◆ SOURCE DATA ◆
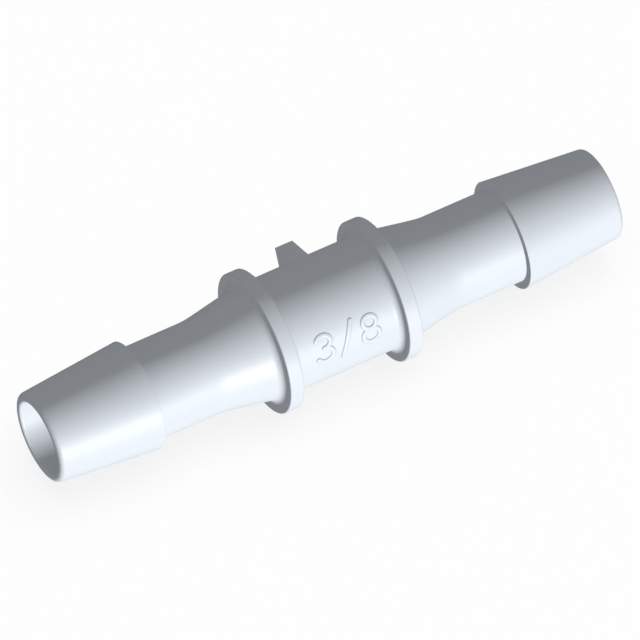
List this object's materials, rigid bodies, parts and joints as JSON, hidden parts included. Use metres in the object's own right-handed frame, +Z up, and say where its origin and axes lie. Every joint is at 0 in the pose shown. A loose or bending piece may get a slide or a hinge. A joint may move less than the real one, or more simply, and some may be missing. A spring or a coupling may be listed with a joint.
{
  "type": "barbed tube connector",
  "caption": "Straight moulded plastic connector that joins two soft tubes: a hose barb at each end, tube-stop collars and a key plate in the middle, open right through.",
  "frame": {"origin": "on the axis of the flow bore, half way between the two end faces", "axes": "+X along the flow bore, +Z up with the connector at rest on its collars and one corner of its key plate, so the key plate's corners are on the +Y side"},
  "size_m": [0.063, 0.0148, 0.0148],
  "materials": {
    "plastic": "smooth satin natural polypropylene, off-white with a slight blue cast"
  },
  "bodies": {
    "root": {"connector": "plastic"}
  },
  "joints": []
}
...
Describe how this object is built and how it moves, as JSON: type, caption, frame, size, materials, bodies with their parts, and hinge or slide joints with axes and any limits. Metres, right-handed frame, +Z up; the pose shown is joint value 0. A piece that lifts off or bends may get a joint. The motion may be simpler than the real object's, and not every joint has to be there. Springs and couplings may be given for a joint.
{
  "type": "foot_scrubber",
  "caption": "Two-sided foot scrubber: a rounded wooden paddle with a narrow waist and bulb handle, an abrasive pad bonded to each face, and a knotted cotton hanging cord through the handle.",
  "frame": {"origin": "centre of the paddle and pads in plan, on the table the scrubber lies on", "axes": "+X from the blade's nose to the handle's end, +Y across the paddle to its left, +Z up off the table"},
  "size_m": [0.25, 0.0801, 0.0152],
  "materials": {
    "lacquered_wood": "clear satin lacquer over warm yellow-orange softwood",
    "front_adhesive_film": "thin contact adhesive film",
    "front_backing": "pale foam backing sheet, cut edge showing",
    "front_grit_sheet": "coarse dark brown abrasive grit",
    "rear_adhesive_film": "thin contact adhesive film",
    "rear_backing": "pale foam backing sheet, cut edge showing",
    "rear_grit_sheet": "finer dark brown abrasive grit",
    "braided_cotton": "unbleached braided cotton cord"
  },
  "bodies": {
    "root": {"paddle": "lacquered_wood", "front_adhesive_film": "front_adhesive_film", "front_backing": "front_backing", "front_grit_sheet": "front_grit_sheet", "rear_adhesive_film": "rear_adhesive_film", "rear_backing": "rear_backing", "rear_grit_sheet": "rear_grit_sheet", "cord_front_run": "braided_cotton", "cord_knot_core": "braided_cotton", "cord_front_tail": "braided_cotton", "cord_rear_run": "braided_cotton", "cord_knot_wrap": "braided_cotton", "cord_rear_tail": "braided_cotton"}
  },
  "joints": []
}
==
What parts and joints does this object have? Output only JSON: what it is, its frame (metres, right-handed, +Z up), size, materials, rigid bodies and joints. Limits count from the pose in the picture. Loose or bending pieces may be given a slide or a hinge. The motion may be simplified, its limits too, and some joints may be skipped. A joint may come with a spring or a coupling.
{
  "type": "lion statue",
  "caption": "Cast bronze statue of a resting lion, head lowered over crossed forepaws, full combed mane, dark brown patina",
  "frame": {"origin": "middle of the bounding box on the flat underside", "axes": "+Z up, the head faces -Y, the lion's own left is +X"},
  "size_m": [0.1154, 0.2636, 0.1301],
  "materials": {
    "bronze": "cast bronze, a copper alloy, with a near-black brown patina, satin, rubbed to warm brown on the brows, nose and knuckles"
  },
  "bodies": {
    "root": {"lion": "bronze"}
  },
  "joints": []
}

◆ INSTRUCTIONS TO FOLLOW ◆
Identify every line holding the word "that" and copy it out.

◆ OUTPUT OF THE EXERCISE ◆
  "caption": "Straight moulded plastic connector that joins two soft tubes: a hose barb at each end, tube-stop collars and a key plate in the middle, open right through.",
Describe how this object is built and how it moves, as JSON: type, caption, frame, size, materials, bodies with their parts, and hinge or slide joints with axes and any limits. Metres, right-handed frame, +Z up; the pose shown is joint value 0. A piece that lifts off or bends may get a joint. The motion may be simpler than the real object's, and not every joint has to be there. Springs and couplings may be given for a joint.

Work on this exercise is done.